Белые доски, светло-белые костюмы, бесцветные герои. Спектаклю не хватает красок, яркости. На этом загримированном под чистоту фоне интересен только Анатолий Белый. Он в одиночестве, три с лишним часа держит зал. Конечно, он не один на сцене, но играет почему-то только он. В нем страсть и порыв, трусость и малодушие, твердость и язвительность. Очень динамичный образ. Артистичен и актер и персонаж, которого он играет. Между ним и остальными актерами — обрыв.
Веру (специально, непонятно для чего приглашенную артистку театра «Школа драматического искусства» Н.Кудряшову) забыли загримировать. Мелкие черты лица и тихий голос не воспринимаются даже с первого ряда партера.
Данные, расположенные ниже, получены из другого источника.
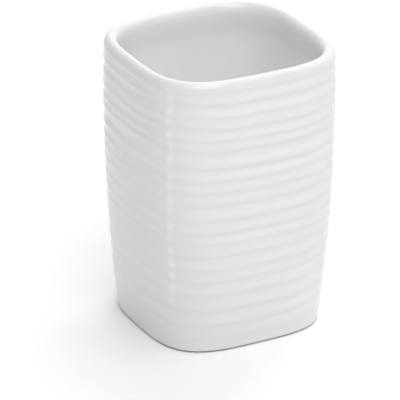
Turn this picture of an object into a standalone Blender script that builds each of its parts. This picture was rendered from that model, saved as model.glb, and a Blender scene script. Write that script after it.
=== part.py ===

Микрофоны, стоящие у сцены, тоже не спасают. Стало тенденцией, по крайней мере в МХТ им. Чехова, брать на роли чистых и естественных героинь актрис, которых без грима трудно узнать. На сцене по соседству, где идет «Дворянское гнездо», главная героиня тоже прозрачна. И призрачна: ее чуть видно и чуть слышно. Но, видимо, режиссеры в обоих случаях надеются на тургеневское «тихого голоса звуки любимые»…
Есть в спектакле и другие раздражители. Артем Быстров, исполняющий роль Волохова, будто мечтал о роли Базарова в школьной его трактовке. Груб, неопрятен, немыт, нечесан. Брезгливо даже смотреть на него. Все это может быть и талантливо, но к «Обрыву» отношения не имеет. Это не трактовка, а искажение образа. Хрестоматийное упрощение.
Дарья Юрская, занятая в спектакле, тоже сильным голосом не отличается. Впрочем, это с лихвой компенсируется нарочитой развязностью и жеманством. Время и пространство сцены актриса заполняет собой безраздельно. Роль мала, а актрисы много. Аналогичный случай с Николаем Чиндяйкиным, исполняющим эпизодическую роль. Его тоже много. Он бодрит, вселяет надежду на развитие действия. Эпизод с ним – яркий, колоритный, самый динамичный во всем спектакле.
Деланная неторопливость и стилизация под неспешный быт провинциального дворянства смотрится фальшиво. Здесь засыпают по обе стороны рампы. Здесь говорят на прекрасном, упоительном русском языке, но делают немыслимые паузы. В их протяжности растворяется и действие, и смысл. Насколько лучше смотрелась бы Ольга Яковлева в роли бабушки (великая актриса в великой роли), если бы она не говорила в несвойственной ей манере, растягивая фразы. Этот спектакль мог быть бенефисом актрисы, но она невольно оказалась отодвинутой на второй план. Отодвинута не другими актрисами, а тем, что играет в их стилистике, не выделяется. Но, несмотря ни на что, – это счастье видеть ее на сцене.
Адольф Шапиро, режиссер спектакля, вероятно, хотел, чтобы зритель во время действия отрешился от забот и суеты. Отрешился, а не «забылся и заснул». Хотелось спектакля-ностальгии, а получился спектакль — лестничная клетка, из которой хочется поскорее вырваться. Всего много – оркестрик, хождения, терзания, но чего-то не достает. Современности? Своевременности! Ясно, что не за горами юбилей писателя, но это еще не повод натужно переводить его романы в пьесы, тем более ставить их. Впрочем, пьеса А.Шапиро, талантлива, но создается впечатление, что, убрав все лишнее, режиссер забеспокоился о духе романа, который мог весь выйти. И возникли паузы, пение за рекой, фланирования в длинных платьях, и вновь, как в романсе: «обильные страстные речи», «взгляды, так жадно, так робко ловимые»… Все это и в правду «нехотя вспомнишь».
Сократить бы спектакль минут на сорок, и он бы стал удачным примером постановки прозы на сцене. А пока роман остается велик только для тех, кто прочел его. Увидевшие спектакль, заскучали, посмеялись над тем, чему читавшие сострадали, да и разошлись. Плавность повествования романа перешла в скуку от и после спектакля.
Зато хард-рок в начале обрел смысл: роковой – для героев и тяжелый – для зрителей.